## START

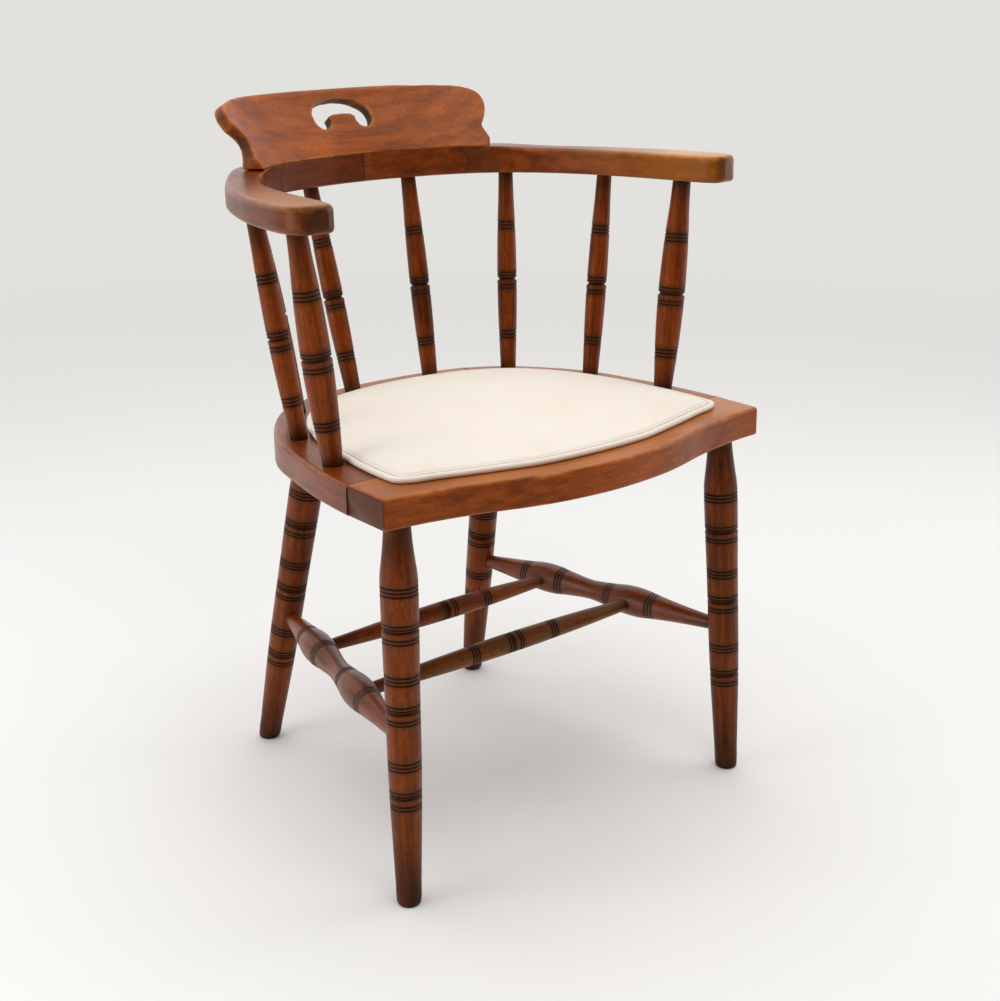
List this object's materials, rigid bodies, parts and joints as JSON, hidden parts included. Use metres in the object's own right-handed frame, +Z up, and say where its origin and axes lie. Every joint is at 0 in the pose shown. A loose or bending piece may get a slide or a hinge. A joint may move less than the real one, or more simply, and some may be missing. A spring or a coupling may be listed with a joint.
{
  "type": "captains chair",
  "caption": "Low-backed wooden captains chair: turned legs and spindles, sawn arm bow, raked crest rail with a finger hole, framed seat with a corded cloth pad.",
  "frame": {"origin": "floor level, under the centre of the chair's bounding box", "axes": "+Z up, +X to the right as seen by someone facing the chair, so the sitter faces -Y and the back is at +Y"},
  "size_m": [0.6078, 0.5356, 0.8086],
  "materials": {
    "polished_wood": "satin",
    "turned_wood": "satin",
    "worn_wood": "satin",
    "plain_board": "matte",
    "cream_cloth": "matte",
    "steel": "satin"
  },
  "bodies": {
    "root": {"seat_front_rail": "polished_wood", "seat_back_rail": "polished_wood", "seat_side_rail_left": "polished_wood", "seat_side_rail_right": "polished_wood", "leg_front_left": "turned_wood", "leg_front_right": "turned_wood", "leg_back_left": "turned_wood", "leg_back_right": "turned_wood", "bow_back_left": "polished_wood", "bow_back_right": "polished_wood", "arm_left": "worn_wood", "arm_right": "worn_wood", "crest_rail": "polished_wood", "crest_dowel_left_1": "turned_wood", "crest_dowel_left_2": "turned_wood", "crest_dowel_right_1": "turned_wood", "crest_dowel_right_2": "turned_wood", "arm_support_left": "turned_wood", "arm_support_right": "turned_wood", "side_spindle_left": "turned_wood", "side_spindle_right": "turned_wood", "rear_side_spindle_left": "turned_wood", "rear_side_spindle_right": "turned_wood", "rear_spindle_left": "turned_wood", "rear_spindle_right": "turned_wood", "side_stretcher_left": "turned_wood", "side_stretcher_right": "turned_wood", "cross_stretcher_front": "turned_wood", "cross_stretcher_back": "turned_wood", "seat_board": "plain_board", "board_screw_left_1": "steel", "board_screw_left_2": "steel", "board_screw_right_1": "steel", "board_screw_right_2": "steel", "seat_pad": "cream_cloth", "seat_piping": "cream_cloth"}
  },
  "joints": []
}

## END

_Work to be completed_: Copy out every line of the data above, exactly as given.

_The response_:
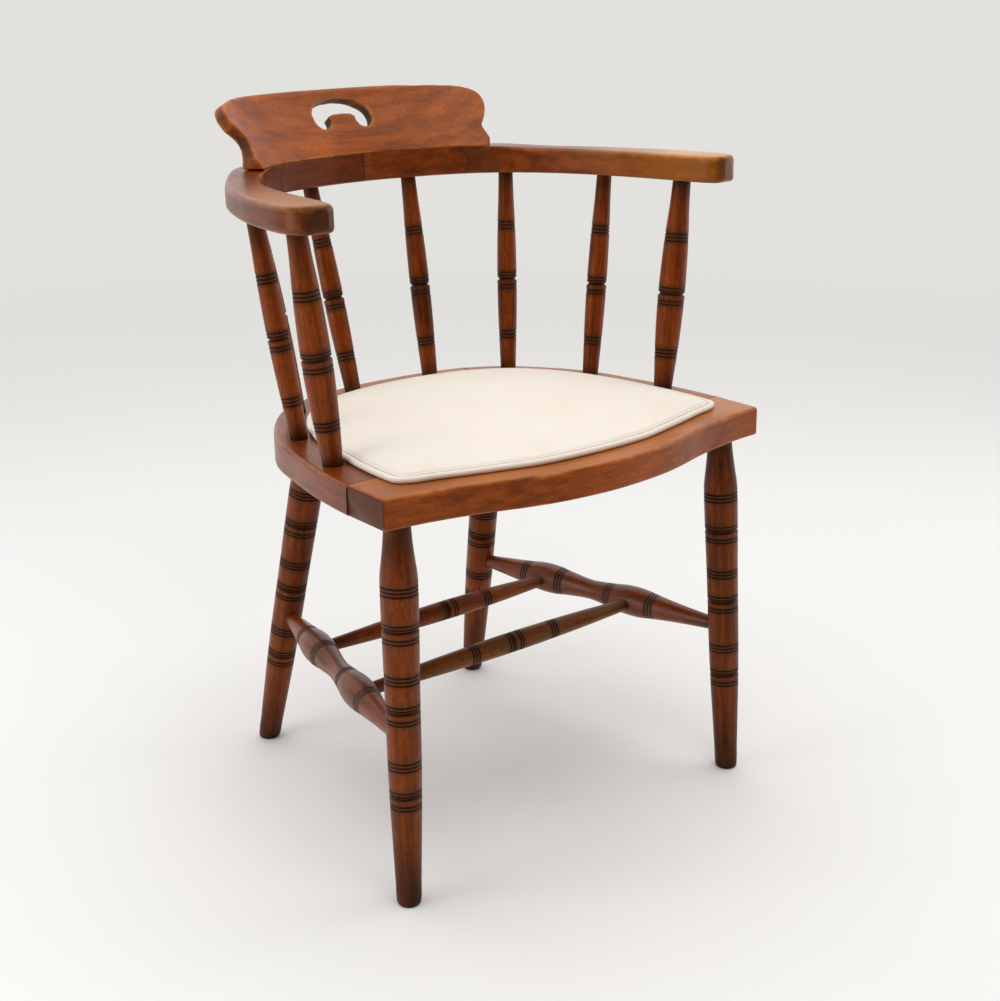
List this object's materials, rigid bodies, parts and joints as JSON, hidden parts included. Use metres in the object's own right-handed frame, +Z up, and say where its origin and axes lie. Every joint is at 0 in the pose shown. A loose or bending piece may get a slide or a hinge. A joint may move less than the real one, or more simply, and some may be missing. A spring or a coupling may be listed with a joint.
{
  "type": "captains chair",
  "caption": "Low-backed wooden captains chair: turned legs and spindles, sawn arm bow, raked crest rail with a finger hole, framed seat with a corded cloth pad.",
  "frame": {"origin": "floor level, under the centre of the chair's bounding box", "axes": "+Z up, +X to the right as seen by someone facing the chair, so the sitter faces -Y and the back is at +Y"},
  "size_m": [0.6078, 0.5356, 0.8086],
  "materials": {
    "polished_wood": "satin",
    "turned_wood": "satin",
    "worn_wood": "satin",
    "plain_board": "matte",
    "cream_cloth": "matte",
    "steel": "satin"
  },
  "bodies": {
    "root": {"seat_front_rail": "polished_wood", "seat_back_rail": "polished_wood", "seat_side_rail_left": "polished_wood", "seat_side_rail_right": "polished_wood", "leg_front_left": "turned_wood", "leg_front_right": "turned_wood", "leg_back_left": "turned_wood", "leg_back_right": "turned_wood", "bow_back_left": "polished_wood", "bow_back_right": "polished_wood", "arm_left": "worn_wood", "arm_right": "worn_wood", "crest_rail": "polished_wood", "crest_dowel_left_1": "turned_wood", "crest_dowel_left_2": "turned_wood", "crest_dowel_right_1": "turned_wood", "crest_dowel_right_2": "turned_wood", "arm_support_left": "turned_wood", "arm_support_right": "turned_wood", "side_spindle_left": "turned_wood", "side_spindle_right": "turned_wood", "rear_side_spindle_left": "turned_wood", "rear_side_spindle_right": "turned_wood", "rear_spindle_left": "turned_wood", "rear_spindle_right": "turned_wood", "side_stretcher_left": "turned_wood", "side_stretcher_right": "turned_wood", "cross_stretcher_front": "turned_wood", "cross_stretcher_back": "turned_wood", "seat_board": "plain_board", "board_screw_left_1": "steel", "board_screw_left_2": "steel", "board_screw_right_1": "steel", "board_screw_right_2": "steel", "seat_pad": "cream_cloth", "seat_piping": "cream_cloth"}
  },
  "joints": []
}